### [EXERCISE TASK]
Give back only the lines in the records below from the one with "Write part 2" to the one with "oak grain that", both inclusive, word for word.
━━━━━━
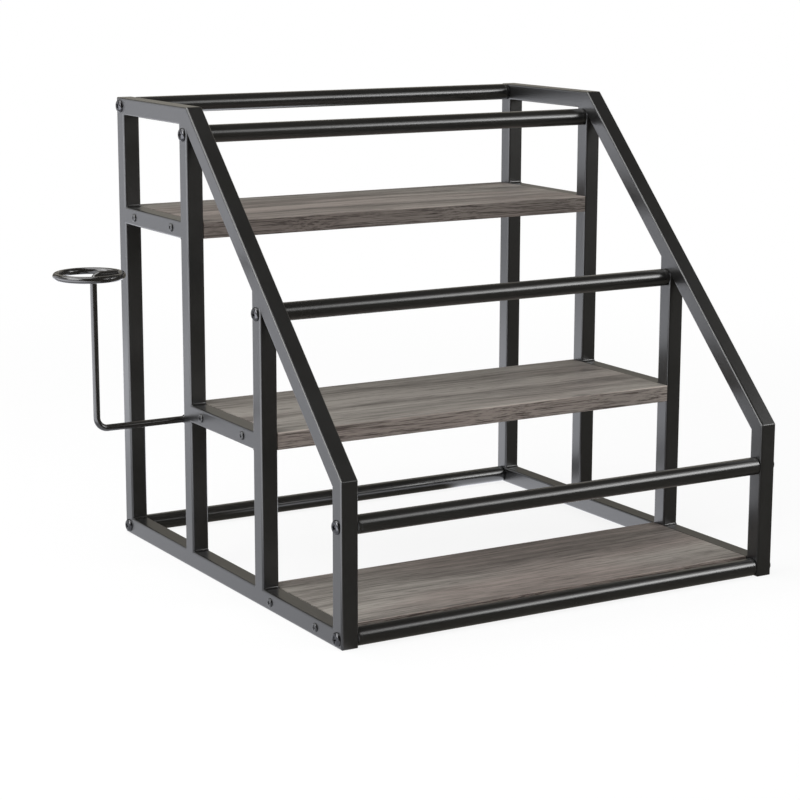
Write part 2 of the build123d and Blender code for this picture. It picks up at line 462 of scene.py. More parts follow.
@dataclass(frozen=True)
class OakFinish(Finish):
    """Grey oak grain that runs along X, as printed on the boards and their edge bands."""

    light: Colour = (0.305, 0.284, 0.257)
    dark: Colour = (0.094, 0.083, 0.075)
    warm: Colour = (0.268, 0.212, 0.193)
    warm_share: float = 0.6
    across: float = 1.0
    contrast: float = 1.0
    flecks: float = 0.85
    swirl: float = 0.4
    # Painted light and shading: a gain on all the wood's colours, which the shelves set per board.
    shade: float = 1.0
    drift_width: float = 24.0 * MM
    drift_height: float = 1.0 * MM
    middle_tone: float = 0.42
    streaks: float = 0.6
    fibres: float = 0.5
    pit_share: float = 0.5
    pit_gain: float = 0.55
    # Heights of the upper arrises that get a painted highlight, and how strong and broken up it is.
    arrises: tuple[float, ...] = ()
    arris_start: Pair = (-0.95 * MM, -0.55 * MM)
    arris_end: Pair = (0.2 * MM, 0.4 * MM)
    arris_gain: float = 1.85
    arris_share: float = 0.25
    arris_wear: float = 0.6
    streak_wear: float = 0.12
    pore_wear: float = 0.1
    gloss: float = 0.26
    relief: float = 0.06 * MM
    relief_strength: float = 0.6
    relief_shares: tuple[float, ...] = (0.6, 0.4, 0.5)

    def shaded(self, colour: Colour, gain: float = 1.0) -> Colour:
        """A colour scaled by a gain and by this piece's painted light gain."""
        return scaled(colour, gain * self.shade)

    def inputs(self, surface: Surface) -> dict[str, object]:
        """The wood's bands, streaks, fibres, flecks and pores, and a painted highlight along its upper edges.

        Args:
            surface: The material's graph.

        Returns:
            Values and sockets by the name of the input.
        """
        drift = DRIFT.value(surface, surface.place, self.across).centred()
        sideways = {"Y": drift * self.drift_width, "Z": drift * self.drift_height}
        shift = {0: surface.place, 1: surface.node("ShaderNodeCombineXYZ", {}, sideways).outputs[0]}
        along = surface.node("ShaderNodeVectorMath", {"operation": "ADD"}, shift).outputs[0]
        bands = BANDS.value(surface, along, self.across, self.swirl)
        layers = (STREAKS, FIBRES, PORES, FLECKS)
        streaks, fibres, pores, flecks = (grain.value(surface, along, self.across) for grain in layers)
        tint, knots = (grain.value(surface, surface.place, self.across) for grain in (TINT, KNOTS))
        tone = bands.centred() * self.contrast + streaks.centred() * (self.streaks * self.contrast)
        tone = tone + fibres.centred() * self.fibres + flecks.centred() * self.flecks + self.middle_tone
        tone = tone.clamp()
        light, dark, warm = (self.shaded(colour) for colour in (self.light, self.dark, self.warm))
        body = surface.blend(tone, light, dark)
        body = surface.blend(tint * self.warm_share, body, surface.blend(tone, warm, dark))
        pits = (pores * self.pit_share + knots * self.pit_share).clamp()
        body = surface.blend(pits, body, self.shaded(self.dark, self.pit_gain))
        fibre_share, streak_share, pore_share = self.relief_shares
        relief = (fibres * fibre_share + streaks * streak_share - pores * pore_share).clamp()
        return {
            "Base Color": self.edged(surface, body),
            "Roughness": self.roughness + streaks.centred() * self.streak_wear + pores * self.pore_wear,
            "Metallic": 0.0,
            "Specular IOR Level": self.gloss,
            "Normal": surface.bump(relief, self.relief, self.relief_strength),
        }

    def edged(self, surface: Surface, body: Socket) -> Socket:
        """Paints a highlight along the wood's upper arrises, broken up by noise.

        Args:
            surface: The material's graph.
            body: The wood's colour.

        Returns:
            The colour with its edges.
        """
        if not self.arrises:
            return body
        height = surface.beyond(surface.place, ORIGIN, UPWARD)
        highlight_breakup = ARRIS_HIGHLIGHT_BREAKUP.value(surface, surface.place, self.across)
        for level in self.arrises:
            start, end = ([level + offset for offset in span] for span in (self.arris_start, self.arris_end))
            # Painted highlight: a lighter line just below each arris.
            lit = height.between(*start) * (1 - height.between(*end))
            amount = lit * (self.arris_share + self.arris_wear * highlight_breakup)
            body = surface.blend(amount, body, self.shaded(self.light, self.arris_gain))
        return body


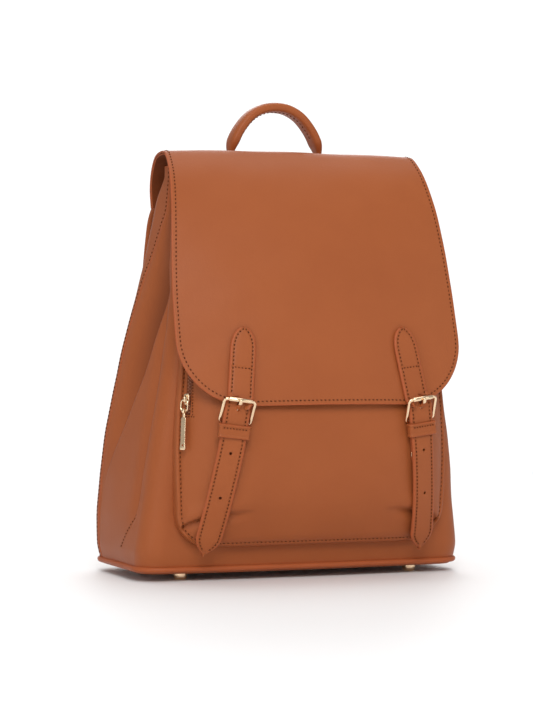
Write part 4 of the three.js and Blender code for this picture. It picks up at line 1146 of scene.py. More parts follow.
━━━━━━
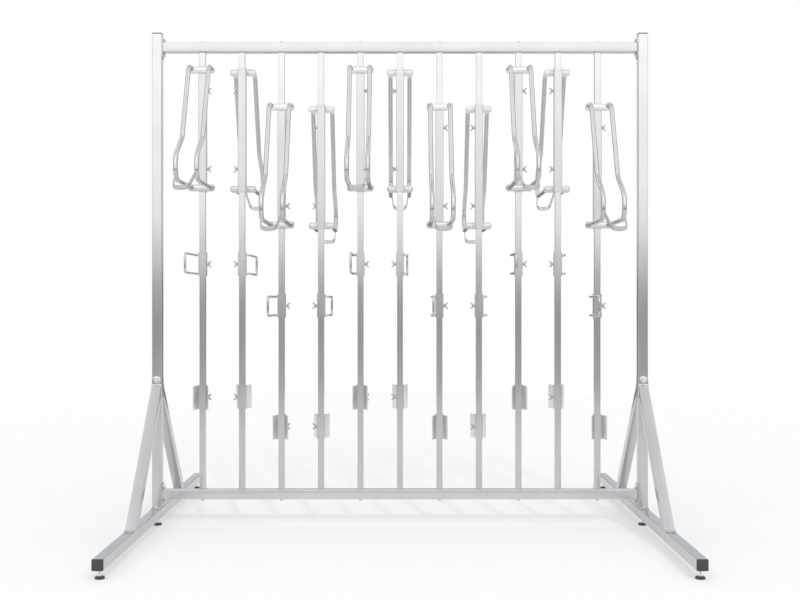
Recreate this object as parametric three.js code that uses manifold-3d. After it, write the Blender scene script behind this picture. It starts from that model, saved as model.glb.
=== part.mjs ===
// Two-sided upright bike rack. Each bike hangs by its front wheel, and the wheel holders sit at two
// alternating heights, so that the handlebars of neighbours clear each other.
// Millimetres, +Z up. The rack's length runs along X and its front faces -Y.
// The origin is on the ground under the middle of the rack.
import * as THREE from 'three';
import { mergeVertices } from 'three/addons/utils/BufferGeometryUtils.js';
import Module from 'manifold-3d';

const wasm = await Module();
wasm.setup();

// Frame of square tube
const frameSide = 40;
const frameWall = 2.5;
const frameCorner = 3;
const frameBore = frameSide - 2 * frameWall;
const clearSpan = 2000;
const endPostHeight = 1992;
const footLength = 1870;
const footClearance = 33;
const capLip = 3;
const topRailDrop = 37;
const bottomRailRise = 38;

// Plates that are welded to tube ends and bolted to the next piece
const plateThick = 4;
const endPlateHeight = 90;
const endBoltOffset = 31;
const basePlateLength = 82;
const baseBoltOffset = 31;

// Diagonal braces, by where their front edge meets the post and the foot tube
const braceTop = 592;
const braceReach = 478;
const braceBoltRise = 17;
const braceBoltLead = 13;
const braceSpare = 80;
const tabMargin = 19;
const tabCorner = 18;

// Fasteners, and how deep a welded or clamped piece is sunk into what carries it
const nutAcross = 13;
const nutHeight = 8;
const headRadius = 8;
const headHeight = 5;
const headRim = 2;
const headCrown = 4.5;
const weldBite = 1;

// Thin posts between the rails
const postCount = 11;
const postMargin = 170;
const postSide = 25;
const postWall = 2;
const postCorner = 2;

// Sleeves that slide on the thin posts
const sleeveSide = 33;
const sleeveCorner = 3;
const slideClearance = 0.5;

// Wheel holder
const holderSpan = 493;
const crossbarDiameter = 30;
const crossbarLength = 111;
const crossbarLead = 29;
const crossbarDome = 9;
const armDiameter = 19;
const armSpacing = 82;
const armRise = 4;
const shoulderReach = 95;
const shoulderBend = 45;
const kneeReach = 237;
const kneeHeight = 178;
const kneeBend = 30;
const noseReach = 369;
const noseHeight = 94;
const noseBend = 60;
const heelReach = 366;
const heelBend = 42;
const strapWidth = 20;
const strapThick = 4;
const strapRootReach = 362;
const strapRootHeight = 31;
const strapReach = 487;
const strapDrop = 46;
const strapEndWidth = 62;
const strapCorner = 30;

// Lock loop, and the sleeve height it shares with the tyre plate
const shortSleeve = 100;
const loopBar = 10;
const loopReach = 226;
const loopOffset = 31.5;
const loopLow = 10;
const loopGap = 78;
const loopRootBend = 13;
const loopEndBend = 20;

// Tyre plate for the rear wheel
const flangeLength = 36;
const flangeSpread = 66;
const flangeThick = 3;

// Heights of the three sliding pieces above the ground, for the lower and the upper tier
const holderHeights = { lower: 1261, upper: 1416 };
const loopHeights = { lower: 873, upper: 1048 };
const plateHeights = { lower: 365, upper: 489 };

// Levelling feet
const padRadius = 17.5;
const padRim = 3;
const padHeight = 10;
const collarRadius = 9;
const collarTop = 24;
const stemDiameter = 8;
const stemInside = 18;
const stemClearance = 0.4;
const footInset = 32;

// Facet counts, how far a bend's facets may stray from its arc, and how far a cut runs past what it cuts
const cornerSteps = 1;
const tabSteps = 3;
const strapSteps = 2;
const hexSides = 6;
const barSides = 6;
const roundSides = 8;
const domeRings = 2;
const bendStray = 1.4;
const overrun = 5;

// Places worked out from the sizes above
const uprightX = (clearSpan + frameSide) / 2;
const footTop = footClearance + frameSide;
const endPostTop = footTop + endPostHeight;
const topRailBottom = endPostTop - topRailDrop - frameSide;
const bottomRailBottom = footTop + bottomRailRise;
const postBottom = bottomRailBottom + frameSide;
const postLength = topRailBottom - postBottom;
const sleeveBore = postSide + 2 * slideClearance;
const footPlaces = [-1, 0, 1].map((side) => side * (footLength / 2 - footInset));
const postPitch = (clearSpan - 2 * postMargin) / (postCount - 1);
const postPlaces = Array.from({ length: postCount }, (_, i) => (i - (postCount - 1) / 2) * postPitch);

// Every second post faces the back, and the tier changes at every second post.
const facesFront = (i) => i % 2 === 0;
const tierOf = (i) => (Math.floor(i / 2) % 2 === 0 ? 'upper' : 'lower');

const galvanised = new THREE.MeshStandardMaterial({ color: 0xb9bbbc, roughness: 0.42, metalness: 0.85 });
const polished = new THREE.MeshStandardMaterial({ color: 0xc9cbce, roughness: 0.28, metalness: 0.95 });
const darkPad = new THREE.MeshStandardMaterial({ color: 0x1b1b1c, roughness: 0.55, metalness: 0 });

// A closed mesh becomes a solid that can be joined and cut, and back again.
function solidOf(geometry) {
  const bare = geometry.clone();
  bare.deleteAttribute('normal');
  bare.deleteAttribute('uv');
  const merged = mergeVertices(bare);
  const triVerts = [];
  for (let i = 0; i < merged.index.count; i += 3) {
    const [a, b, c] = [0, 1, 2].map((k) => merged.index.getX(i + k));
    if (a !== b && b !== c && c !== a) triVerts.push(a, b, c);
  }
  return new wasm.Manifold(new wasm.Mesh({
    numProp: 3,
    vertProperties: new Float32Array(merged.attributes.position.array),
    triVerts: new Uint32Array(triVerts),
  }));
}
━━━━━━
### [ANSWER TO THE PROBLEM]
Write part 2 of the build123d and Blender code for this picture. It picks up at line 462 of scene.py. More parts follow.
@dataclass(frozen=True)
class OakFinish(Finish):
    """Grey oak grain that runs along X, as printed on the boards and their edge bands."""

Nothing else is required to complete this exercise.